In an article for the American Planning Association, Alex Schieferdecker addressed the chilling effect the ongoing litigation could have on city planning.
“If these plans are to be vulnerable to nuisance environmental lawsuits, then every city and town in the region will be forced to complete their 2050 plans while constantly looking over their shoulder and potentially compromising policy to appease their most litigious residents,” Schieferdecker wrote.
A city is obligated to update its comprehensive plan once a decade to accommodate updated population projections made by the Met Council. It is that document that guides development, and cities must make sure their zoning codes and ordinances match the plan.
Minneapolis received nationwide attention for the way its plan pushed for increased density as a way of concentrating population growth in areas already served by infrastructure, including transit.
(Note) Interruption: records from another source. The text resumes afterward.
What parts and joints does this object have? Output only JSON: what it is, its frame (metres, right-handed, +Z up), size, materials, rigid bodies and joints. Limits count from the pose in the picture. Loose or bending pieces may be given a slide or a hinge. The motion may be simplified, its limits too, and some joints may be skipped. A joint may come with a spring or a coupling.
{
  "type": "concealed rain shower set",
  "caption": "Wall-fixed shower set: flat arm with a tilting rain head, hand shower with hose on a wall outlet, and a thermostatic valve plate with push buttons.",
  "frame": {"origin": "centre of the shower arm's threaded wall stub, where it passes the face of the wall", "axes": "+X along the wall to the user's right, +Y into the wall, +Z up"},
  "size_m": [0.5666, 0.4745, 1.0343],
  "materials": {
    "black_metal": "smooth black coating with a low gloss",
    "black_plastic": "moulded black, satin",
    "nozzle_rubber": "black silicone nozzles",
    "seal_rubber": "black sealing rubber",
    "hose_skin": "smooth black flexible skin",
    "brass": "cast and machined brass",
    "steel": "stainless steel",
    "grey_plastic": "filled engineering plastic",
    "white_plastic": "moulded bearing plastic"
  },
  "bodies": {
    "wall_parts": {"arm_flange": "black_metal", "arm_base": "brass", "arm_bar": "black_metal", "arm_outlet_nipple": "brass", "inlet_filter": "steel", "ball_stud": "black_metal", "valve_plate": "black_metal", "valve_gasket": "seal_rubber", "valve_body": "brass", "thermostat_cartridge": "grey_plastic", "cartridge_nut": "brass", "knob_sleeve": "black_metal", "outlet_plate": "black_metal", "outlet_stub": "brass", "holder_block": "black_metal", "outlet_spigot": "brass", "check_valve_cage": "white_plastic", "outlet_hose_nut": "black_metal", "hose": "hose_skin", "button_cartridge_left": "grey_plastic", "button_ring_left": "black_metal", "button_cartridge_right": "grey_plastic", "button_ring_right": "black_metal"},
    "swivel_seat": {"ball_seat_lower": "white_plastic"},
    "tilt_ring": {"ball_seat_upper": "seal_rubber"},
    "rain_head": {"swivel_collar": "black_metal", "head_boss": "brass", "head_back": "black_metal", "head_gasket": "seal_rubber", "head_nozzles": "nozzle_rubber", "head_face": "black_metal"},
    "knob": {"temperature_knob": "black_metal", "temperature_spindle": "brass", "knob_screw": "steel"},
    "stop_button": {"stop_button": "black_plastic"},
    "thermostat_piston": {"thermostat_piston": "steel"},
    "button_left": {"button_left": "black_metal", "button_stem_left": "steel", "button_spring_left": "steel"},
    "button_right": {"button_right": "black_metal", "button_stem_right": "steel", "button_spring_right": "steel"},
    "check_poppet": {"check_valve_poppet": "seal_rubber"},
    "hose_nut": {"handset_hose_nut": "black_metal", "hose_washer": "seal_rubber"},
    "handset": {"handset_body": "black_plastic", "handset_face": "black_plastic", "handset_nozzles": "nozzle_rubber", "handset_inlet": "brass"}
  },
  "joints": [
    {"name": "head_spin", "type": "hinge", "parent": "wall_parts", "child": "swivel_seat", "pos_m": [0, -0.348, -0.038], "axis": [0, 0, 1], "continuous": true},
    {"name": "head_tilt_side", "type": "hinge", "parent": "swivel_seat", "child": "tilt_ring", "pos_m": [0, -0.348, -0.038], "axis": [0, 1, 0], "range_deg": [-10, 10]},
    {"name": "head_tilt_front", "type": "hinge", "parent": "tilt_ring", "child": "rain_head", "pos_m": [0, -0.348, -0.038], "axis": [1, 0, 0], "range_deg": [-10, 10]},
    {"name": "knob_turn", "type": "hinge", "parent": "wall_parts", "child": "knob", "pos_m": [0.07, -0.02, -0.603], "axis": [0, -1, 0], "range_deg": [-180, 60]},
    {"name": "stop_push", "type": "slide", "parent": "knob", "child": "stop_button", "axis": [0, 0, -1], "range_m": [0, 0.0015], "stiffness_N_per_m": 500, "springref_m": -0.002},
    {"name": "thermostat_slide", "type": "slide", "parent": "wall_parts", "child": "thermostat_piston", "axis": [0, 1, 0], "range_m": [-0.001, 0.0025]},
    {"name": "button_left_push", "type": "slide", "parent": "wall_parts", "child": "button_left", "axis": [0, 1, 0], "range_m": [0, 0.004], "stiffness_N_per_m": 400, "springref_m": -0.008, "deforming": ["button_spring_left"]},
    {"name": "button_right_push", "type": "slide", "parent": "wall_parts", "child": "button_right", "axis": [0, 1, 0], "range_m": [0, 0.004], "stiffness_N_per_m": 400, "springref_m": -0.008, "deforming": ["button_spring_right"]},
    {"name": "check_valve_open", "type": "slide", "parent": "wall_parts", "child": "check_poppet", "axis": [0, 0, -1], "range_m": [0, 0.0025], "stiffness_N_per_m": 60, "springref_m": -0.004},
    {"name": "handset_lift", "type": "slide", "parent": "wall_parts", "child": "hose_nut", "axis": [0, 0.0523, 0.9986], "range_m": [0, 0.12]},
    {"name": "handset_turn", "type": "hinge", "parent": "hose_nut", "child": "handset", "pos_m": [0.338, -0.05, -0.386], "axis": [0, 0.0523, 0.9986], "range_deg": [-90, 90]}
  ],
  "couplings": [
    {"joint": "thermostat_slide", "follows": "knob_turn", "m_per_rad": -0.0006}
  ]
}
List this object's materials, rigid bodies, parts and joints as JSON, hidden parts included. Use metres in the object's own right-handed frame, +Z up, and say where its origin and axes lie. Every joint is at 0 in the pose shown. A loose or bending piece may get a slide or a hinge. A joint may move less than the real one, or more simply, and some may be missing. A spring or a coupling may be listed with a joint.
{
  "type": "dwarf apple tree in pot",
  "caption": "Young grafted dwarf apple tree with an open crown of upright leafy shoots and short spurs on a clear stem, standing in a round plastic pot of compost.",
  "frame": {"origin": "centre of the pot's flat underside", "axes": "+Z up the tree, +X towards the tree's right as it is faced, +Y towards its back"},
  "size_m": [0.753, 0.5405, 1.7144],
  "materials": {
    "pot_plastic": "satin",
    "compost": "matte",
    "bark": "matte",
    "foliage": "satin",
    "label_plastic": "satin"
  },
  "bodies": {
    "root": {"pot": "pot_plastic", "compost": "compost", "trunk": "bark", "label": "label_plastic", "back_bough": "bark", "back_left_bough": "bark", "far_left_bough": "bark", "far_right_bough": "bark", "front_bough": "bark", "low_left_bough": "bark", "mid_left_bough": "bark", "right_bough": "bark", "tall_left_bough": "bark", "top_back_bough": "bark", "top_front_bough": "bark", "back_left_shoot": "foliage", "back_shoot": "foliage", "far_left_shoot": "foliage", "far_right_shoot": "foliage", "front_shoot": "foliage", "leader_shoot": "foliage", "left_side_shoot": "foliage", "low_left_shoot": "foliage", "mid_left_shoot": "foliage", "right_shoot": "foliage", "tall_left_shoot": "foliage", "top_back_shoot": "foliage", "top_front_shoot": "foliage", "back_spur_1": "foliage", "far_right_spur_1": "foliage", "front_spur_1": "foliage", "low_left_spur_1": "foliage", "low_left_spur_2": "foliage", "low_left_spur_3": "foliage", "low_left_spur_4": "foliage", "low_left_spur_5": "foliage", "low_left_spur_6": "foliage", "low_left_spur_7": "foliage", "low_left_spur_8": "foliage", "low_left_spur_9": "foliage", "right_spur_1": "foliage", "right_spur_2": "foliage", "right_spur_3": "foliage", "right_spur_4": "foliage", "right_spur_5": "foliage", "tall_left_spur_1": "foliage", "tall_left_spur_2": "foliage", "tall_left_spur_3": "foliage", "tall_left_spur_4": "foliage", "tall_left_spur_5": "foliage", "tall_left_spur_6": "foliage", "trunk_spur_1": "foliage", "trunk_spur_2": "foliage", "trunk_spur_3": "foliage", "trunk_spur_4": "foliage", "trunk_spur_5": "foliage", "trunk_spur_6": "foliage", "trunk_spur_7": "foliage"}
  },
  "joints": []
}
It determined that single-family neighborhoods should accommodate so-called missing middle housing such as duplexes. And multi-family housing would be allowed in corridors close to transit lines. Parking minimums were cut, and zoning changes were made in many areas to allow more development.
The Smart Growth suit asserted that if the new plan increases city population to the maximum level possible, it could degrade the environment by increasing the amount of paved surfaces that could increase the impact of stormwater runoff, by increasing the number of people straining wastewater systems, by reducing tree canopy and by increasing air pollution.